Je suis ravi d’être traité de psychotique et de dénégateur paranoïaque à cause de ma foi.
Que M. Hertzog ne se fasse pas beaucoup d’illusion, » l’histoire sainte, les miracles, les mystères, l’immaculée conception » ne sont pas tenus pas mes frères et soeurs dans le Christ pour des affabulations. Du moins en est-il ainsi pour les véritables catholiques.

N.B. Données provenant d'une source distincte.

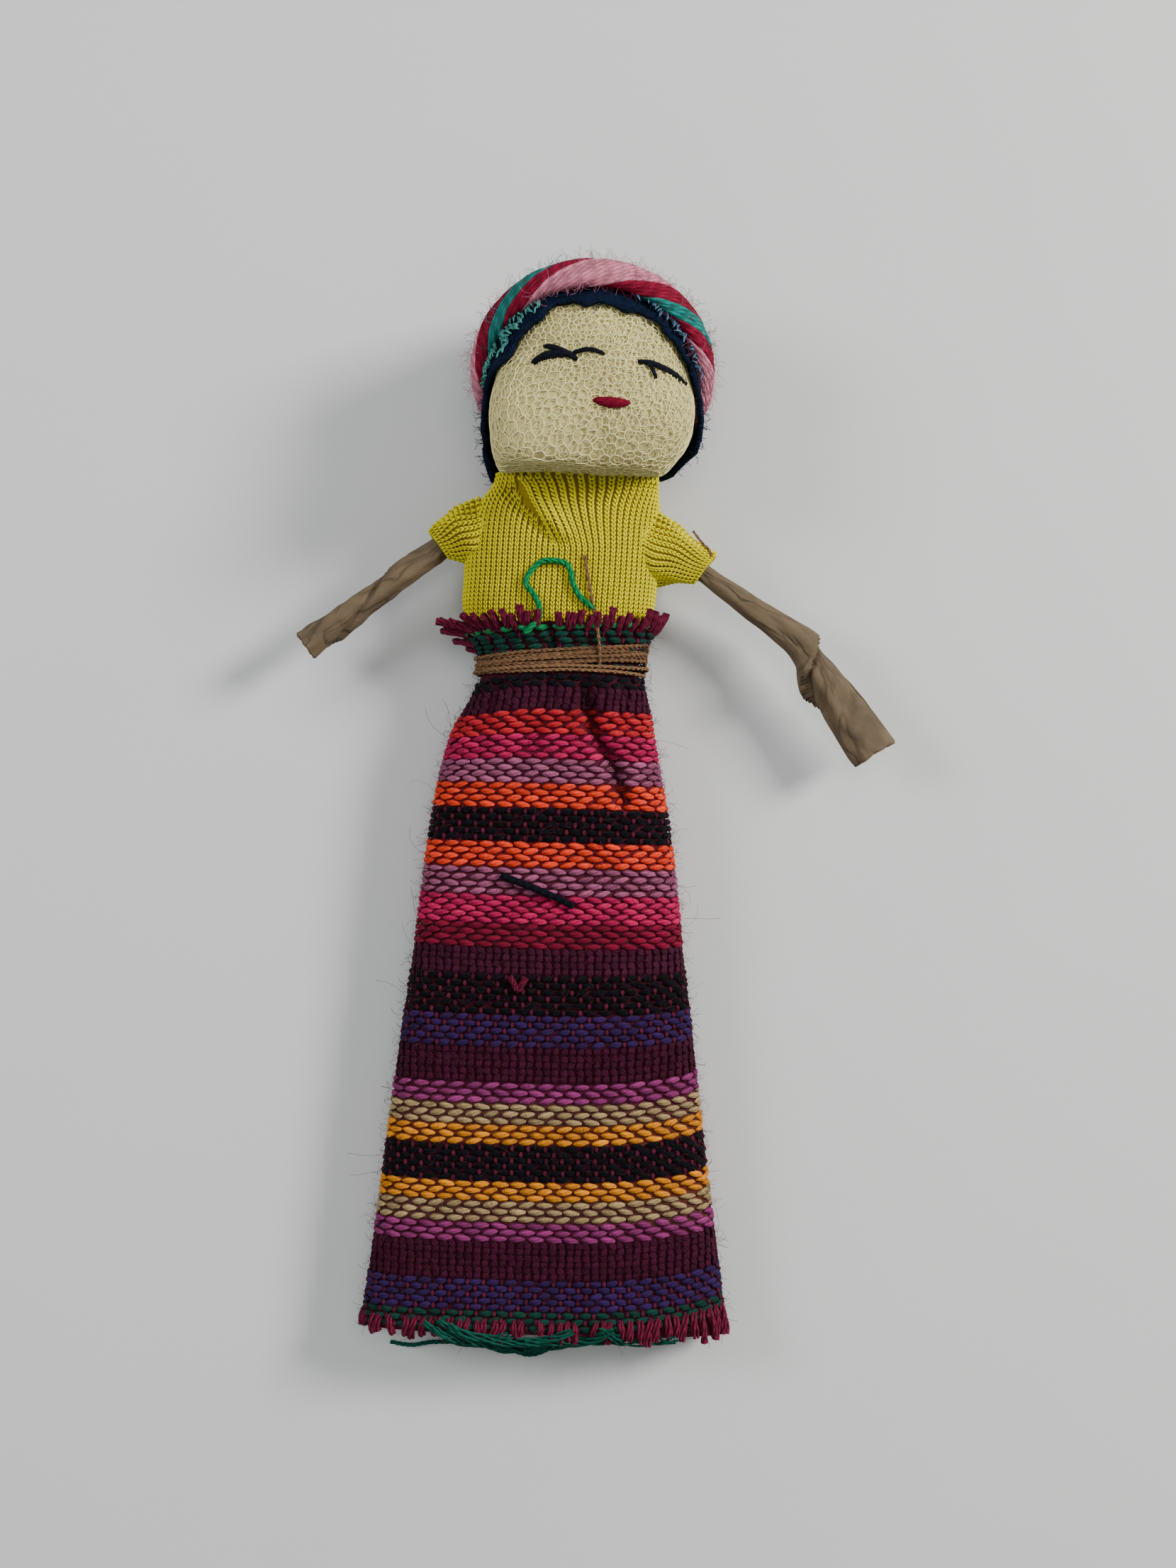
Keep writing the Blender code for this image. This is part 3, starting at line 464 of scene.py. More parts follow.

En entendant ce sermon sur la mort, M. Hertzog a mis le doigt sur ce qu’on appelle un paradoxe. Eh oui! Il découvre le scandale du paradoxe. Malheureusement, il n’a pas dû expérimenter beaucoup de paradoxes dans sa vie. S’il en avait expérimenté, il aurait observé que très souvent, ce qui paraît naturel — la mort par exemple, s’avère en réalité faux. C’est dommage pour sa vie spirituelle. Je donne quelques exemples : on croit souvent qu’en se pressant on gagne du temps. Et pourtant quand on fait les choses calmement on est beaucoup plus efficace. Un autre : on pourrait penser que plus quelqu’un est riche, plus il est généreux. Erreur! Qui a voyagé dans des pays pauvres sait bien que ce sont les pauvres qui sont les plus généreux. Un dernier : on pense peut-être que les chrétiens attendent la vie éternelle en vivant la frustration sur terre par une morale sévère. Eh bien non! La vie éternelle commence dès ici-bas, et c’est par une vie réglée par une morale saine et surtout par l’union d’amour à Dieu qu’elle se déploie.
Bien sûr, moi qui ai la foi, à ma mort, je découvrirai la vraie vie, qui est sans comparaison possible plus belle que la vie terrestre que pourtant j’aime énormément. Nous chrétiens nous sommes citoyens des cieux! Alléluia!